Bir lider olarak Kral Abdullah ABD ile şüphesiz en büyük gerginlik dönemini yönetmek durumunda kalmıştı: 11 Eylül 2001 terör saldırıları. Bu ağır saldırının on dokuz radikal failinin on beşi Suudi vatandaşıydı. Amerikan algısı bu dehşetten sonra Suudi Arabistan karşısında tamamen negatife döndü, bu elbette yalnızca halk arasında sınırlı kalmadı. Kongre üyelerinin birçoğu kamuya açık bir şekilde genç Suudilerin El Kaide’ye sürüklenmesine zemin hazırlayan Suudi halkını ve kültürü ile hükümet tarafından resmen onaylanan ve propagandası yapılan İslam’ın, sert, gerici ve hoşgörüsüz hareketi olan Vahabiliğin bu terör olayındaki rolünü sorguladı.
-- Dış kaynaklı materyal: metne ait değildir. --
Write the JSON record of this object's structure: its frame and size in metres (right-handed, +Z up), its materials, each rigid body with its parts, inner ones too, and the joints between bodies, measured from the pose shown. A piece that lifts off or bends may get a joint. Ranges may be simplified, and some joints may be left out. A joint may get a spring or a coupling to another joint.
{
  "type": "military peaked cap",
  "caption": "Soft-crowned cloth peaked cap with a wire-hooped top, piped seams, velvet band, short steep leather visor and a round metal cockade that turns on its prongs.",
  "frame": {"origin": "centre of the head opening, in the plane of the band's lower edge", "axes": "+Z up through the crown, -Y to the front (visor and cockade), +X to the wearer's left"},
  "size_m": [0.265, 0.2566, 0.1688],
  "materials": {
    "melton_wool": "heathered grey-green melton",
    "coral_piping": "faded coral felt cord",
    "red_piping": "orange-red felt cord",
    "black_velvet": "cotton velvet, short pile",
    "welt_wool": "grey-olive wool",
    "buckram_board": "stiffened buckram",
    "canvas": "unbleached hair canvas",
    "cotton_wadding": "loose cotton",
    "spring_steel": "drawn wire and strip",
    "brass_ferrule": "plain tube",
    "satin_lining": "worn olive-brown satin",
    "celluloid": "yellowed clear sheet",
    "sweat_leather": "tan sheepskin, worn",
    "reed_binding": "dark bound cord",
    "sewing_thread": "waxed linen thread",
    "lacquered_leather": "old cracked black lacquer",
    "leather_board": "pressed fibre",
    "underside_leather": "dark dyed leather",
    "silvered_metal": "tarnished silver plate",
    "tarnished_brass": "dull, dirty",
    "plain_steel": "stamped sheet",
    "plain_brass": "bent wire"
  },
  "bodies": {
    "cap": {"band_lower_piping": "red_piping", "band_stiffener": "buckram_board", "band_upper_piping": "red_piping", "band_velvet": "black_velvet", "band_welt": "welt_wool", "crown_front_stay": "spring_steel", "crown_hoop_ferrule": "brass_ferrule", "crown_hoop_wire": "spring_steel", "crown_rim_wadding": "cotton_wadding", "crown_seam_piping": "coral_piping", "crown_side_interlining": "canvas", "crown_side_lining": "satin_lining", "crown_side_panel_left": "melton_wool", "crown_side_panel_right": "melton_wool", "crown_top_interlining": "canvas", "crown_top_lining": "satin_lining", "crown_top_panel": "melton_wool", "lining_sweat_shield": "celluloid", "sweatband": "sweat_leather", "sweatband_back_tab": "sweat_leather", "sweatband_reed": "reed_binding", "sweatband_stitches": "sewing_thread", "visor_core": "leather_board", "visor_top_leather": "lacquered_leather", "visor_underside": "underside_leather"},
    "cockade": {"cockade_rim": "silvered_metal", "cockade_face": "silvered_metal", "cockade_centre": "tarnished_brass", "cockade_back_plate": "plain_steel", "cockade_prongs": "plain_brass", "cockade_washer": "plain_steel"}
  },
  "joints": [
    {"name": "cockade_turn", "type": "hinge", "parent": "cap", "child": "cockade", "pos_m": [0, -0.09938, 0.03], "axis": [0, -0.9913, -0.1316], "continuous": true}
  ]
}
2003 ve 2004 yıllarında El Kaide’nin Suudi topraklarındaki terörist saldırıları ve Suudi Arabistan’ın bizzat örgütü yok etmek için sarf ettiği çabalar sonucunda olumsuz atmosfer yerini terörle mücadelede işbirliğine bıraktı. Washington ve batı müttefikleri, Suudi hükümetini okullarda müfredat değişikliği yapması konusunda ikna etti. Bunun yanı sıra Müslüman camiasında oldukça etkili bir kurum olan din adamlarının vaazlarında aşırıcılık, hoşgörüsüzlük ve fanatizmin tiz sesleri kısıldı. 2003’den itibaren Kral Abdullah önderliğinde alınan bu önlemler eski CIA Başkanı Michael Hayden tarafından ‘dünyada radikalleşmeye karşı yürütülen en etkin program’ olarak nitelendirildi.
Geçen yıl Irak ve Suriye’de ortaya çıkan IŞİD’in yok edilmesi mücadelesinde ise ABD’nin yanında en anahtar konumdaki müttefik Suudi Arabistan’dan başka bir ülke değildi.
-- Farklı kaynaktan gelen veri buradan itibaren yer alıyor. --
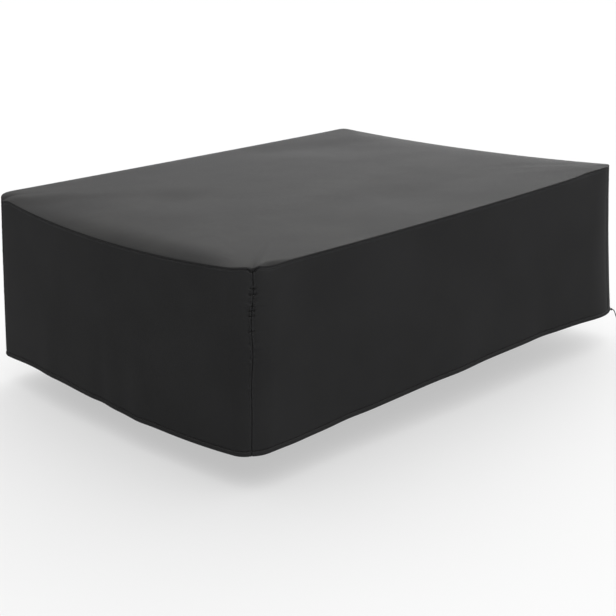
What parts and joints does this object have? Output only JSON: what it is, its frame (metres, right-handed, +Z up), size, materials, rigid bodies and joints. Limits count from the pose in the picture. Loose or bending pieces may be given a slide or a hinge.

Öte yandan terörle mücadeledeki bu işbirliğine Suudilerin bakış açısı, son zamanlarda, yalnızca nükleer silahlarla sınırlı kalmadığına inandıkları bir uzlaşmaya doğru yol alan ABD-İran yakınlaşması sebebiyle olumsuz etkilendi. Kral Abdullah başta Irak’ın işgali ve İran ile diplomatik bağlantılar olmak üzere, Amerikan dış politikasını açıkça eleştirmekten çekinmedi.
Kral Abdullah eğitimde reformların yanı sıra kadınlara sınırlı da olsa bir takım haklar verdi. Toplumda daha fazla rol almaya başlayan kadınlar ayrıca hükümette bazı görevlere getirildi ve üniversitede erkeklerle birlikte okuma hakkı kazandı. 2001’de kadınlara seçme ve bazı hükümet görevlerine seçilme hakkı tanındı. Suudi kadınların hâlâ araba kullanmaları yasak. Diğer İslam devletlerine kıyasla bile kadınlar hâlâ birçok kısıtlamalara ve sınırlandırılmalara tabi.
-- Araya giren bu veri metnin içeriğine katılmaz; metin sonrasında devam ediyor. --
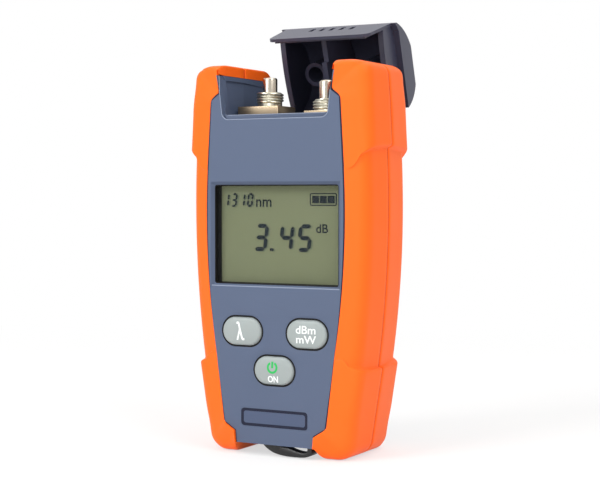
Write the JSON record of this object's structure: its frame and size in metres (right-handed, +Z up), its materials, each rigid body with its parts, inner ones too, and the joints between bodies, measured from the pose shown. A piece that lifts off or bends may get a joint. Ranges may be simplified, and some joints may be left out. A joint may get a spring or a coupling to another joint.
{
  "type": "optical power meter",
  "caption": "Handheld fibre power meter with a display, sprung buttons, soft side bumpers and threaded ports under a hinged dust cover.",
  "frame": {"origin": "on the floor under the middle of the meter's box, with the dust cover open as at rest", "axes": "+Z up from the feet, +Y from the display towards the back, +X to the right of the display as seen by the user"},
  "size_m": [0.0606, 0.0558, 0.1265],
  "materials": {
    "case": "fine moulded texture",
    "bumper": "soft satin",
    "cover": "fine moulded texture",
    "badge": "satin",
    "window": "clear, anti-glare",
    "panel": "liquid crystal panel",
    "inner_plastic": "moulded",
    "board": "solder mask",
    "key": "smooth satin",
    "nickel": "turned, nickel plated",
    "steel": "bright",
    "cell": "printed sleeve",
    "strap": "glossy"
  },
  "bodies": {
    "case": {"front_shell": "case", "rear_shell": "case", "battery_door": "case", "front_left_bumper": "bumper", "front_right_bumper": "bumper", "rear_left_bumper": "bumper", "rear_right_bumper": "bumper", "name_plate": "badge", "display_window": "window", "display_panel": "panel", "display_frame": "inner_plastic", "circuit_board": "board", "tact_switches": "inner_plastic", "detector_port": "nickel", "laser_port": "nickel", "detector_sleeve": "nickel", "laser_sleeve": "nickel", "detector_module": "steel", "laser_module": "steel", "hinge_pin": "steel", "case_screws": "steel", "door_screw": "steel", "left_cell": "cell", "right_cell": "cell", "spring_contacts": "steel", "top_contact": "steel", "lanyard_loop": "strap"},
    "cover": {"dust_cover": "cover"},
    "wavelength_key": {"wavelength_button": "key"},
    "unit_key": {"unit_button": "key"},
    "power_key": {"power_button": "key"}
  },
  "joints": [
    {"name": "cover_hinge", "type": "hinge", "parent": "case", "child": "cover", "pos_m": [0, 0.00264, 0.09142], "axis": [1, 0, 0], "range_deg": [0, 72]},
    {"name": "wavelength_key_press", "type": "slide", "parent": "case", "child": "wavelength_key", "axis": [0, 1, 0], "range_m": [0, 0.0005], "stiffness_N_per_m": 700, "springref_m": -0.0004},
    {"name": "unit_key_press", "type": "slide", "parent": "case", "child": "unit_key", "axis": [0, 1, 0], "range_m": [0, 0.0005], "stiffness_N_per_m": 700, "springref_m": -0.0004},
    {"name": "power_key_press", "type": "slide", "parent": "case", "child": "power_key", "axis": [0, 1, 0], "range_m": [0, 0.0005], "stiffness_N_per_m": 700, "springref_m": -0.0004}
  ]
}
Suudi Kral’a dünya liderlerinden taziye aktı
90 yaşında ölen Suudi Arabistan Kralı Abdullah için başkent Riyad’da cenaze töreni yapıldı. Dünyanın birçok noktasından liderlerin katıldığı törene Cumhurbaşkanı Erdoğan da Afrika ziyaretini yarıda keserek katıldı. Vahabi geleneklerine göre Müslüman olmayanlar törene katılamadığı için Riyad’daki törene sadece İslam dünyası liderleri katıldı, yine adet gereği Kral Abdullah isimsiz bir mezara gömüldü. Fransa Cumhurbaşkanı François Hollande, İngiltere Başbakanı David Cameron ve Prens Charles ile ABD Başkanı Barack Obama ve Başkan Yardımcısı Joe Biden yeni Kral Salman’a taziyeleri sunmak üzere Riyad’a gitti. İslami dünyayı birlik olmaya çağıran 79 yaşındaki yeni Kral, yönetimin mevcut politikayı devam ettireceğini açıkladı.